In the Department of Computer Science the department chair serves as the mentoring liaison. Each new faculty member is assigned a senior faculty member as a mentor. The mentor is expected to meet with the faculty member to discuss all aspects of an academic career. Often, the mentor includes the new faculty member in joint project proposals, research meetings, etc. Generally the chair asks the mentor, and perhaps other faculty with suitable expertise, to visit the new faculty member's classroom to observe and provide feedback on teaching. Finally, the chair meets with new faculty members at least annually to discuss progress.
Mentoring Liaison: Costas Spanos, Associate Chair
Industrial Engineering and Operations Research
A climate of mentoring in which members of the department spontaneously and informally mentor new colleagues is fostered. Senior faculty members are encouraged to work with junior faculty resulting in much collaborative research. Weekly department seminars are organized by junior/senior faculty pairs, which provide an informal mentoring opportunity and help the junior faculty member establish ties to researchers outside of the university. The department chair also acts as an informal mentor, giving feedback on teaching and research.
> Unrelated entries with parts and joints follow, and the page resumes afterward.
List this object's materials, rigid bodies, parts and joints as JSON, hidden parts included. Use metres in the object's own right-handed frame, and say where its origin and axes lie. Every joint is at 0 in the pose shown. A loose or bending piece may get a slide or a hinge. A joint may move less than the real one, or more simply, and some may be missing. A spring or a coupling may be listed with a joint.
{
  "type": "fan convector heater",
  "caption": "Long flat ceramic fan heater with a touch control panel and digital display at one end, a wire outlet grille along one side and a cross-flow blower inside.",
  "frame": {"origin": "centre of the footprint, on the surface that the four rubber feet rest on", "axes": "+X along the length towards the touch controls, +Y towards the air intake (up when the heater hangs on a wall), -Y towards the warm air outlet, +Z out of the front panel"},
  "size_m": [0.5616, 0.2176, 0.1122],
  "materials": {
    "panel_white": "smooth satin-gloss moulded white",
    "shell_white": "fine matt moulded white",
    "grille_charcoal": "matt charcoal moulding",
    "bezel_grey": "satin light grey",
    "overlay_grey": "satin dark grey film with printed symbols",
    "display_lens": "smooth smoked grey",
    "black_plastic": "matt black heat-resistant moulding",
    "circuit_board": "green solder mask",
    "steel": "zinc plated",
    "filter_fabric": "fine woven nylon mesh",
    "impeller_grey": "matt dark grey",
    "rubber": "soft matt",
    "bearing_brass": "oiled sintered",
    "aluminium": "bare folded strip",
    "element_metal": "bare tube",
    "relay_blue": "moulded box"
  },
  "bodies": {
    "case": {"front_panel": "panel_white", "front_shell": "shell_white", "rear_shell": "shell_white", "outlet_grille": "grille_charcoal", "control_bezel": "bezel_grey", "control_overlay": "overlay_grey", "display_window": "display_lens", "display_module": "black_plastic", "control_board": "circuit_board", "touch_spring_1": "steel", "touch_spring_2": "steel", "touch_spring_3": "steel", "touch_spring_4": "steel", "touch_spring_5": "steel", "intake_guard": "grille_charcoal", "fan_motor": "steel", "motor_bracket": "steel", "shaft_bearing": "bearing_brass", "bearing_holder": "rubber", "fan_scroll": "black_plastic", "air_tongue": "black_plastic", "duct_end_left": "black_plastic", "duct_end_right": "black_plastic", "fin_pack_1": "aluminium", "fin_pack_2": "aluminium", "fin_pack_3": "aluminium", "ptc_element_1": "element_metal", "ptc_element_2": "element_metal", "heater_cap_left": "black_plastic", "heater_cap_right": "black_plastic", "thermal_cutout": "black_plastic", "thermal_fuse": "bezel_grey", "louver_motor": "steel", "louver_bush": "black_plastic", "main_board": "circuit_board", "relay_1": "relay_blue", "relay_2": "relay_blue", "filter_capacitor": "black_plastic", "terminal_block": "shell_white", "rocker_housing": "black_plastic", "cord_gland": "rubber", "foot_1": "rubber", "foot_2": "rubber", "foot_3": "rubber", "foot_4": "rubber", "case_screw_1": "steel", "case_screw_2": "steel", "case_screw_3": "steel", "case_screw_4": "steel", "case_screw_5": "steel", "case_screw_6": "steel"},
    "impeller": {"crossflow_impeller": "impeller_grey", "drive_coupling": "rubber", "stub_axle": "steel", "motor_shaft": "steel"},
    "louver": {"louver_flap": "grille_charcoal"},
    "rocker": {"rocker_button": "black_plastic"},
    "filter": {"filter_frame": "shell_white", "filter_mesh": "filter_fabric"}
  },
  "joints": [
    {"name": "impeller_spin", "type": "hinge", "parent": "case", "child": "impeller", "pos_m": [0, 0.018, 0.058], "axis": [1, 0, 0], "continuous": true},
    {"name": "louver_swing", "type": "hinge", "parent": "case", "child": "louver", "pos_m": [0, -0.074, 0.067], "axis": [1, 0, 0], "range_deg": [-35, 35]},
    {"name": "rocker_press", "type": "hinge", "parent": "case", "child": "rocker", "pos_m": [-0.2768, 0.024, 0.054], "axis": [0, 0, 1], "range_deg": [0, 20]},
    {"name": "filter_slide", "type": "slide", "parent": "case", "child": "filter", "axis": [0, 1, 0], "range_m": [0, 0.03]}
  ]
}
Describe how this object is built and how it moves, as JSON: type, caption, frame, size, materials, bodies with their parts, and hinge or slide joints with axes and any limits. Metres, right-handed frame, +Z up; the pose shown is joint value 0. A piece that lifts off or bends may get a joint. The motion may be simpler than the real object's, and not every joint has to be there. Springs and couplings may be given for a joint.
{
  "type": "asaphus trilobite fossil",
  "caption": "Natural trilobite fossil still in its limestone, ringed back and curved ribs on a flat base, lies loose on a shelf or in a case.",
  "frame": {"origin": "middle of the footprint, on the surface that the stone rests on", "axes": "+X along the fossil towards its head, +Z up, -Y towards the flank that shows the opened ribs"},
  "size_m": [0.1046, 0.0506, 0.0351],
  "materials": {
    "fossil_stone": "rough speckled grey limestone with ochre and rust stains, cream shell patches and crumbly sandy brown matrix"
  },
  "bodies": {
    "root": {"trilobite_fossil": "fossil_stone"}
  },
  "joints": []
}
Materials Science and Engineering
The Chair and the Faculty of the Department of Materials Science and Engineering (MSE) is committed to the concept of faculty mentoring of its tenure-track faculty members in ways that help them to reach their full potential in teaching, research and service. More information about faculty professional development in the department of Material Science and Engineering can be found in this document: Material Science and Engineering Faculty Mentoring Plan.
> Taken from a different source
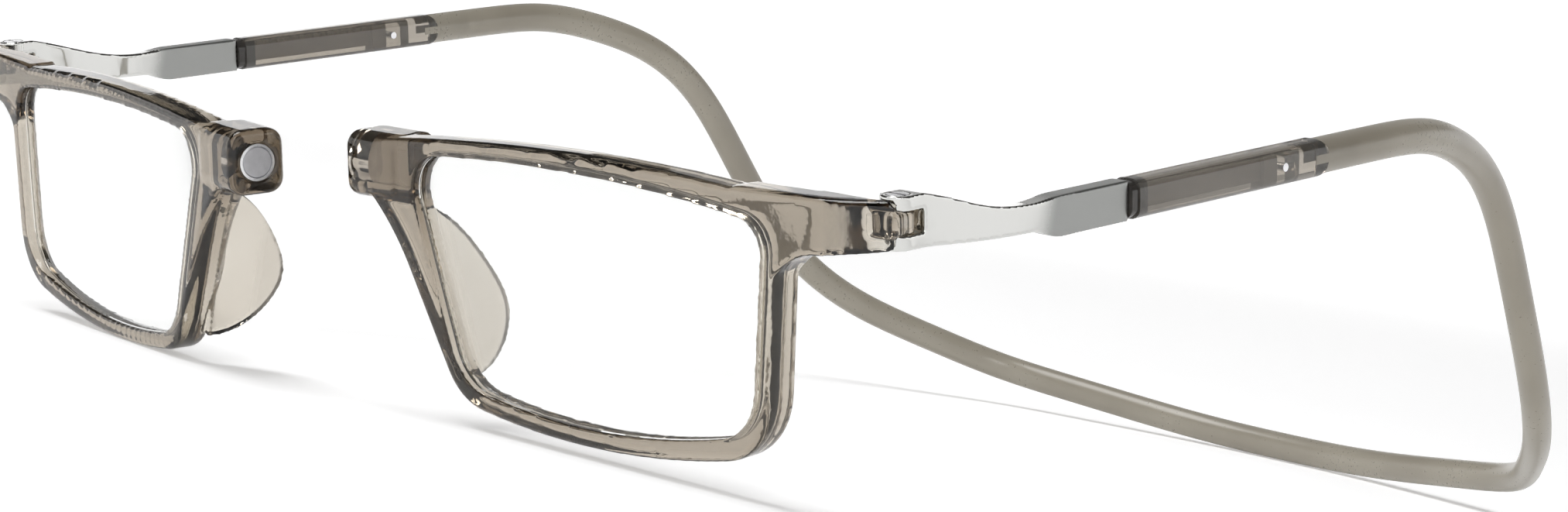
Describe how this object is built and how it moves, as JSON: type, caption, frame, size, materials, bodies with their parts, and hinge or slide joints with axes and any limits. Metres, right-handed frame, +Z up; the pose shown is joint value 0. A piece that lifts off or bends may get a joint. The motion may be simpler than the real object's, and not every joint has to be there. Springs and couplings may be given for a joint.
{
  "type": "folding reading glasses",
  "caption": "Reading glasses that part at the bridge: two half fronts held by magnets, hinged to telescoping temples on one springy band that wraps round the neck.",
  "frame": {"origin": "middle of the glasses' footprint, on the surface they stand on", "axes": "+X to the wearer's left, +Y from the front towards the neckband, +Z up from the surface"},
  "size_m": [0.135, 0.1692, 0.0428],
  "materials": {
    "clear_frame": "clear smoke-brown moulding, polished",
    "lens": "clear hard-coated lens",
    "plated_cup": "bright nickel plate",
    "magnet": "satin nickel-plated magnet",
    "screw": "bright machined steel",
    "temple_metal": "polished at the fork, satin on the wide end",
    "rack": "dark smoke strip with fine notches",
    "collar": "dark gloss bush",
    "clear_sleeve": "clear smoke-brown tube",
    "neckband": "satin translucent taupe moulding"
  },
  "bodies": {
    "band_left": {"neckband_left": "neckband", "sleeve_left": "clear_sleeve", "collar_left": "collar", "stop_pin_left": "screw"},
    "temple_left": {"temple_bar_left": "temple_metal", "slide_rack_left": "rack", "hinge_screw_left": "screw"},
    "front_left": {"lens_frame_left": "clear_frame", "lens_left": "lens", "magnet_left": "magnet", "magnet_cup_left": "plated_cup"},
    "band_right": {"neckband_right": "neckband", "sleeve_right": "clear_sleeve", "collar_right": "collar", "stop_pin_right": "screw"},
    "temple_right": {"temple_bar_right": "temple_metal", "slide_rack_right": "rack", "hinge_screw_right": "screw"},
    "front_right": {"lens_frame_right": "clear_frame", "lens_right": "lens", "magnet_right": "magnet", "magnet_cup_right": "plated_cup"}
  },
  "joints": [
    {"name": "band_flex", "type": "hinge", "parent": "band_left", "child": "band_right", "pos_m": [0.00013, 0.08302, 0.00185], "axis": [0, 0.2392, -0.971], "range_deg": [-1.5, 40], "stiffness_Nm_per_rad": 0.05},
    {"name": "temple_slide_left", "type": "slide", "parent": "band_left", "child": "temple_left", "axis": [0.0087, -0.9709, -0.2392], "range_m": [0, 0.0168]},
    {"name": "front_hinge_left", "type": "hinge", "parent": "temple_left", "child": "front_left", "pos_m": [0.06592, -0.06965, 0.02541], "axis": [0, -0.2392, 0.971], "range_deg": [-87.6, 11.4]},
    {"name": "temple_slide_right", "type": "slide", "parent": "band_right", "child": "temple_right", "axis": [-0.0087, -0.9709, -0.2392], "range_m": [0, 0.0168]},
    {"name": "front_hinge_right", "type": "hinge", "parent": "temple_right", "child": "front_right", "pos_m": [-0.06567, -0.06965, 0.02541], "axis": [0, 0.2392, -0.971], "range_deg": [-95, 4]}
  ]
}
COLLEGE OF ENVIRONMENTAL DESIGN
The College of Environmental Design adopted the following faculty mentoring policy engaging the three academic departments in individual and joint mentoring activities. CED Junior Faculty Mentoring Policy
COLLEGE OF NATURAL RESOURCES
Environmental Science, Policy, and Management
The Department of Environmental Science, Policy, and Management (ESPM) has a two-dimensional structure for mentoring faculty, with all faculty assigned one mentor and assistant professors assigned an additional mentor. More information about the ESPM professional development programs for faculty is in the document: ESPM Faculty Mentoring
HAAS SCHOOL OF BUSINESS
The Haas School of Business adopted its “Policy with Respect to Mentoring Junior Faculty” in April 2011. The Associate Dean for Academic Affairs monitors the mentoring and professional development programs for the School. The School also provides services and resources as well as host events to promote outstanding teaching and deepen the focus on teaching excellence through the Center for Teaching Excellence. The Center works with ladder and professional faculty, across all disciplines, all stages of the teaching career, and all levels of performance.
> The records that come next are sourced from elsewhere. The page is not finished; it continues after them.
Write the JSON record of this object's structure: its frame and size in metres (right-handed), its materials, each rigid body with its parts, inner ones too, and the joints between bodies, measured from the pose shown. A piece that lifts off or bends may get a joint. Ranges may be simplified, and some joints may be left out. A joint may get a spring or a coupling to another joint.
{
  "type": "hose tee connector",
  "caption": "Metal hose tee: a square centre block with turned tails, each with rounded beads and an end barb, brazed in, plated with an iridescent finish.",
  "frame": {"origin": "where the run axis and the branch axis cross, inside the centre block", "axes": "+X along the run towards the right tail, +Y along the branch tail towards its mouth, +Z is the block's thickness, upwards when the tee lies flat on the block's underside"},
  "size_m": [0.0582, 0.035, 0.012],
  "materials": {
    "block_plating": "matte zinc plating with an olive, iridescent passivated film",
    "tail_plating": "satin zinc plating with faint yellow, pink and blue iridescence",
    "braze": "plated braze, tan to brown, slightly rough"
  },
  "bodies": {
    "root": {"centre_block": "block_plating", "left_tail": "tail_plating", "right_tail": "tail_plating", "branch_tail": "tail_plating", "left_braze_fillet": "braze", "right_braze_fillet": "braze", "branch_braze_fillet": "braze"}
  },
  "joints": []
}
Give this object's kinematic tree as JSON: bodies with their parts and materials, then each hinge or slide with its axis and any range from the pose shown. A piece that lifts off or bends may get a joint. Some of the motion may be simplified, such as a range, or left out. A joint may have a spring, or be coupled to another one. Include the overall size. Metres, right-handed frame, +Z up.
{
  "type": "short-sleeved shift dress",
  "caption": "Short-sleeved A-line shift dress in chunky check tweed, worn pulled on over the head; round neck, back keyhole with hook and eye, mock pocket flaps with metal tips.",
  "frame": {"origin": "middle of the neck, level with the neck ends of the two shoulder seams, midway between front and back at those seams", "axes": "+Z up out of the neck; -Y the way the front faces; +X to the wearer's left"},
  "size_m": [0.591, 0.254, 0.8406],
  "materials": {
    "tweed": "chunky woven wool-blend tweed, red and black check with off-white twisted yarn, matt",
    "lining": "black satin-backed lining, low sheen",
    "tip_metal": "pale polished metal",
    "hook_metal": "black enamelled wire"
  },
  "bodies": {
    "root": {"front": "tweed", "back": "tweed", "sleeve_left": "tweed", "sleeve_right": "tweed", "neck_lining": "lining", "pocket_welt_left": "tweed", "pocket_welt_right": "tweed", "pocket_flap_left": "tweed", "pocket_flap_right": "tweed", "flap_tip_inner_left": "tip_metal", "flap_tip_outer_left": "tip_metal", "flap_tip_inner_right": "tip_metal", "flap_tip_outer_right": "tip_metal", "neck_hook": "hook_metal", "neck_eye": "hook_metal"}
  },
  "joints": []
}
GRADUATE SCHOOL OF EDUCATION
The dean of the Graduate School of Education is responsible for faculty mentoring and professional development. The Faculty mentoring policy adopted by the faculty in 2009 is set forth in this document: Graduate School of Education Faculty Mentoring Policy.
SCHOOL OF LAW
The associate dean is responsible for ensuring that the School of Law is meeting the mentoring and career development needs of junior faculty. The associate dean usually meets individually with each junior faculty member each year to advise them on the procedural aspects of the tenure ladder and also to discuss their progress in scholarship and teaching. More information about faculty mentoring and professional development at the School of Law can be found in this document: Law Faculty Mentoring Program.
SCHOOL OF OPTOMETRY
Current practices for faculty mentoring in the School of Optometry are informal. Both the Associate Dean for Academic Affairs and the Chair spend time discussing development and advancement with new faculty, and for new Assistant Professors, a faculty mentor is designated. In addition, the Department has created a "young at heart club" in which new faculty, along with few senior faculty, get together informally for a lab tour and dinner about once every six weeks.
GOLDMAN SCHOOL OF PUBLIC POLICY
Mentoring Liaison: Steven Raphael, Professor
SCHOOL OF SOCIAL WELFARE
The process of faculty mentoring in the School of Social Welfare begins from the moment that a new faculty member is hired, and includes regular meetings with the dean, the assignment of a senior faculty mentor and efforts to integrate new faculty into social and intellectual support networks on and off campus. More information can be found in this document: School of Social Welfare Faculty Mentoring.